Süddeutsche Zeitung

Corona-Impfungen:Französische Langsamkeit

Der Impfstoff wird in Frankreich bisher kaum verabreicht. Die Regierung behauptet, das sei so gewollt. Stimmt das?

Von Leo Klimm

Wegen eines äußerst schleppenden Corona-Impfstarts gerät Frankreichs Regierung unter Druck. Politiker aller Lager sowie namhafte Mediziner kritisierten am Mittwoch, die Impfung mit dem Corona-Abwehrstoff der Firmen Biontech und Pfizer werde nicht entschlossen genug vorangetrieben. "Wir müssen schneller sein, um Leben zu retten", sagte der Chef der konservativen Partei UDI, Jean-Christophe Lagarde.

In den ersten drei Tagen erhielten in Frankreich weniger als 100 Personen den Impfstoff, obwohl die Hersteller schon 500 000 Dosen an das Land geliefert haben. In Deutschland wurden im gleichen Zeitraum 42 000 Menschen geimpft.

"Diese Abweichung zum Start ist gewollt", verteidigte sich Gesundheitsminister Olivier Véran. "Wir haben uns für eine progressive Steigerung entschieden, weil wir uns einer sehr skeptischen Bevölkerung gegenübersehen." In der Tat zeigen sich die Franzosen im internationalen Vergleich besonders zurückhaltend gegenüber der Corona-Impfung: Nur 40 Prozent wollen sie haben, ergab eine Umfrage im Auftrag des Weltwirtschaftsforums diese Woche; in Deutschland liegt der Wert bei 65 Prozent.

Die Ausgangssperre in einigen Regionen soll schon ab 18 Uhr gelten

Jenseits der Skepsis, mit der die Regierung ihre Langsamkeit begründet, gibt es allerdings auch Schwierigkeiten bei der Auslieferung des Impfstoffs: Die sichere Verteilung der Dosen an Pflegeheime - wo auch in Frankreich zuerst geimpft wird - stelle die Behörden vor logistische Probleme, räumte der Regierungsbeauftragte für die Impfkampagne, Alain Fischer, im Radio France Info ein.

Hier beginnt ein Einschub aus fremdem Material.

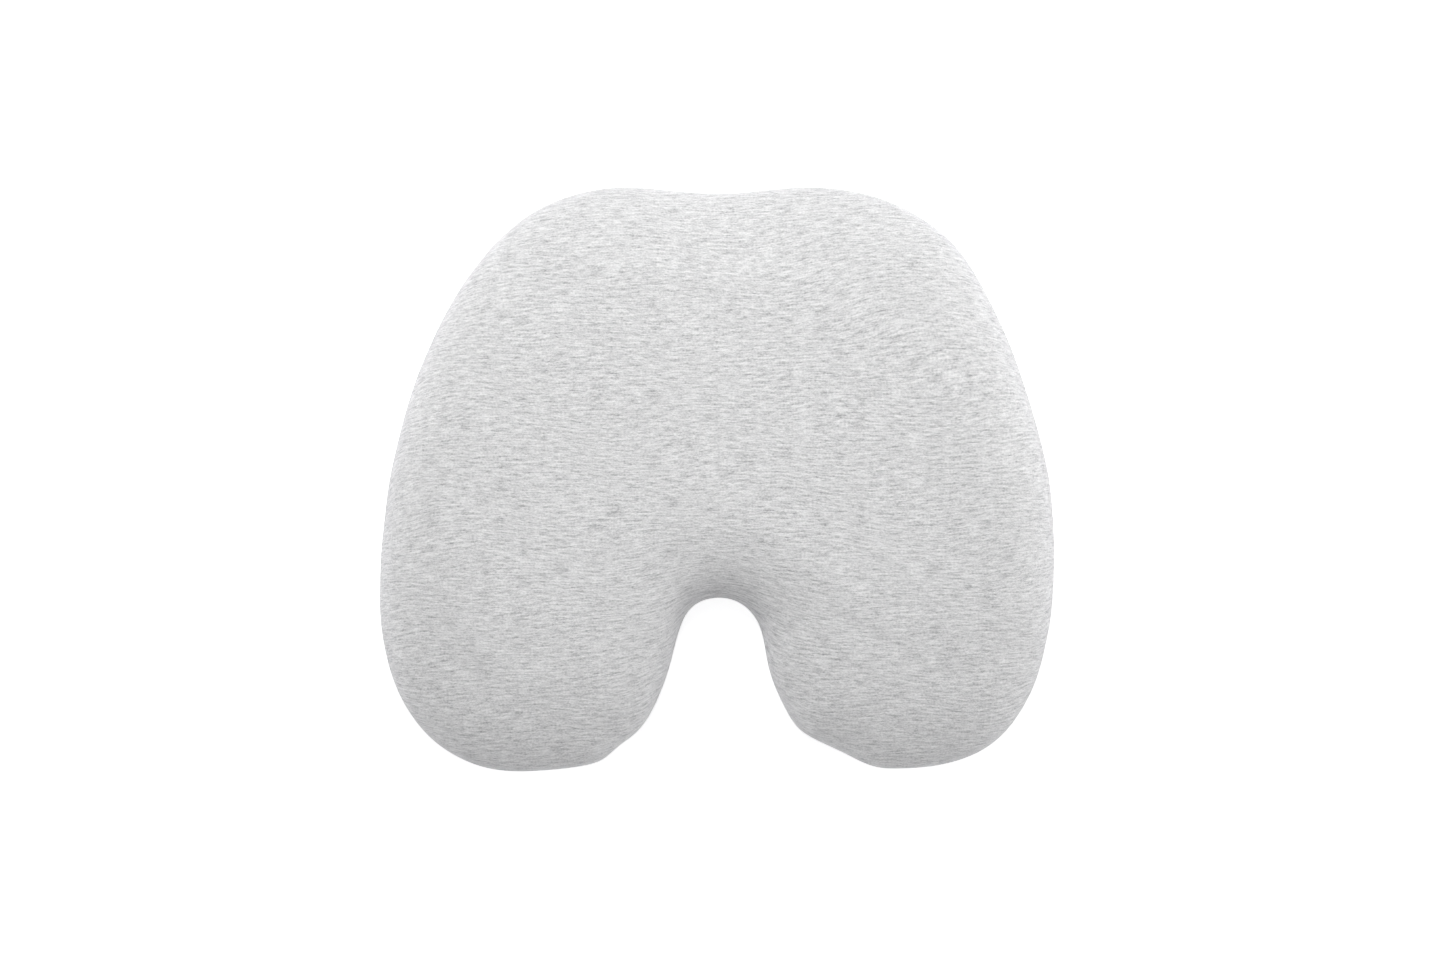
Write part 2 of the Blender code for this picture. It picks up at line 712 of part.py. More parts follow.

Offizielles Ziel ist es, bis Ende Februar eine Million Menschen zu impfen.

Unterdessen plant Minister Véran, in manchen Regionen die nächtliche Ausgangssperre vom 2. Januar an von 20 Uhr auf 18 Uhr vorzuziehen. Davon betroffen sind Gebiete im Osten Frankreichs und im Südosten, etwa Nizza. Dort liegt die Rate der täglichen Ansteckungen über dem kritischen Wert von 200 je 100 000 Einwohner.